◆ Information supplied ◆
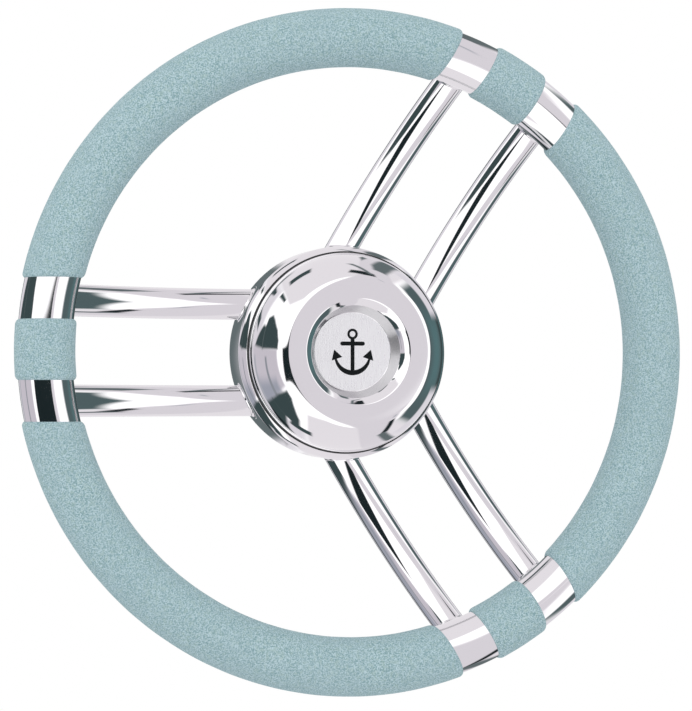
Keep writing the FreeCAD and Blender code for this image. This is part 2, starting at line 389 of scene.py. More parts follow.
def turned_steel():
    """Steel with fine rings round the wheel's axis: noise along the distance from the axis."""
    material, tree, shader, place = new_finish(
        "turned_steel", Metallic=1.0, Base_Color=LATHE_STEEL,
    )
    split = tree.nodes.new("ShaderNodeSeparateXYZ")
    feed(tree, split.inputs[0], place)
    across = maths(tree, "MULTIPLY", split.outputs["X"], split.outputs["X"])
    upwards = maths(tree, "MULTIPLY", split.outputs["Z"], split.outputs["Z"])
    distance = maths(tree, "SQRT", maths(tree, "ADD", across, upwards))
    ring = tree.nodes.new("ShaderNodeCombineXYZ")
    feed(tree, ring.inputs["X"], distance)
    feed(tree, ring.inputs["Y"], split.outputs["Y"])
    marks = noise(tree, ring.outputs[0], 2600, 2.0)
    feed(tree, shader.inputs["Roughness"], ramp_between(tree, marks, 0.3, 0.7, 0.24, 0.4))
    feed(tree, shader.inputs["Normal"], bumped(tree, marks, 0.25, 0.05 * MM))
    return material


def satin_badge():
    """Pale satin steel, rubbed upwards: noise stretched along Z."""
    material, tree, shader, place = new_finish(
        "satin_badge", Metallic=1.0, Base_Color=BADGE_STEEL,
    )
    stretch = tree.nodes.new("ShaderNodeMapping")
    stretch.inputs["Scale"].default_value = (1.0, 1.0, 0.06)
    feed(tree, stretch.inputs["Vector"], place)
    rubbed = noise(tree, stretch.outputs[0], 2400, 2.0)
    feed(tree, shader.inputs["Roughness"], ramp_between(tree, rubbed, 0.3, 0.7, 0.26, 0.36))
    feed(tree, shader.inputs["Normal"], bumped(tree, rubbed, 0.1, 0.03 * MM))
    return material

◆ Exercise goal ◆
Your task is to return the full listing exactly as it was given.

◆ Response ◆
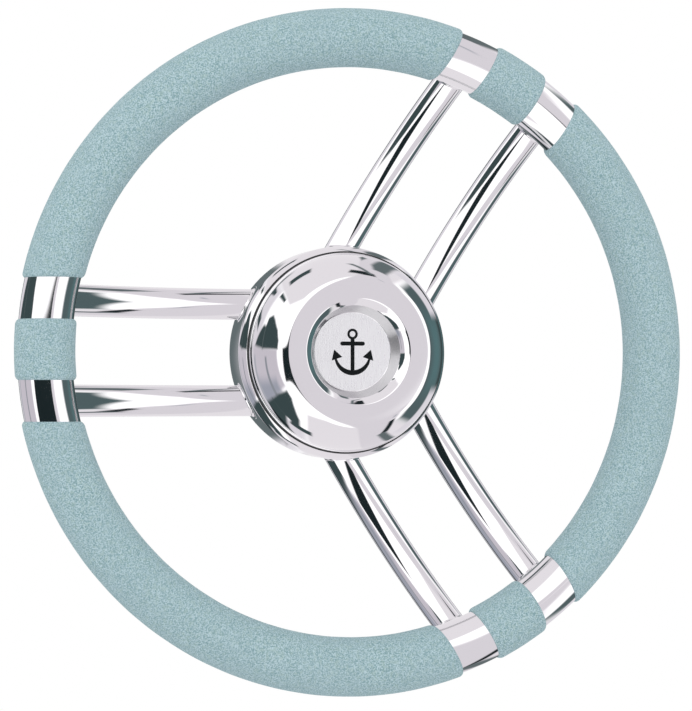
Keep writing the FreeCAD and Blender code for this image. This is part 2, starting at line 389 of scene.py. More parts follow.
def turned_steel():
    """Steel with fine rings round the wheel's axis: noise along the distance from the axis."""
    material, tree, shader, place = new_finish(
        "turned_steel", Metallic=1.0, Base_Color=LATHE_STEEL,
    )
    split = tree.nodes.new("ShaderNodeSeparateXYZ")
    feed(tree, split.inputs[0], place)
    across = maths(tree, "MULTIPLY", split.outputs["X"], split.outputs["X"])
    upwards = maths(tree, "MULTIPLY", split.outputs["Z"], split.outputs["Z"])
    distance = maths(tree, "SQRT", maths(tree, "ADD", across, upwards))
    ring = tree.nodes.new("ShaderNodeCombineXYZ")
    feed(tree, ring.inputs["X"], distance)
    feed(tree, ring.inputs["Y"], split.outputs["Y"])
    marks = noise(tree, ring.outputs[0], 2600, 2.0)
    feed(tree, shader.inputs["Roughness"], ramp_between(tree, marks, 0.3, 0.7, 0.24, 0.4))
    feed(tree, shader.inputs["Normal"], bumped(tree, marks, 0.25, 0.05 * MM))
    return material


def satin_badge():
    """Pale satin steel, rubbed upwards: noise stretched along Z."""
    material, tree, shader, place = new_finish(
        "satin_badge", Metallic=1.0, Base_Color=BADGE_STEEL,
    )
    stretch = tree.nodes.new("ShaderNodeMapping")
    stretch.inputs["Scale"].default_value = (1.0, 1.0, 0.06)
    feed(tree, stretch.inputs["Vector"], place)
    rubbed = noise(tree, stretch.outputs[0], 2400, 2.0)
    feed(tree, shader.inputs["Roughness"], ramp_between(tree, rubbed, 0.3, 0.7, 0.26, 0.36))
    feed(tree, shader.inputs["Normal"], bumped(tree, rubbed, 0.1, 0.03 * MM))
    return material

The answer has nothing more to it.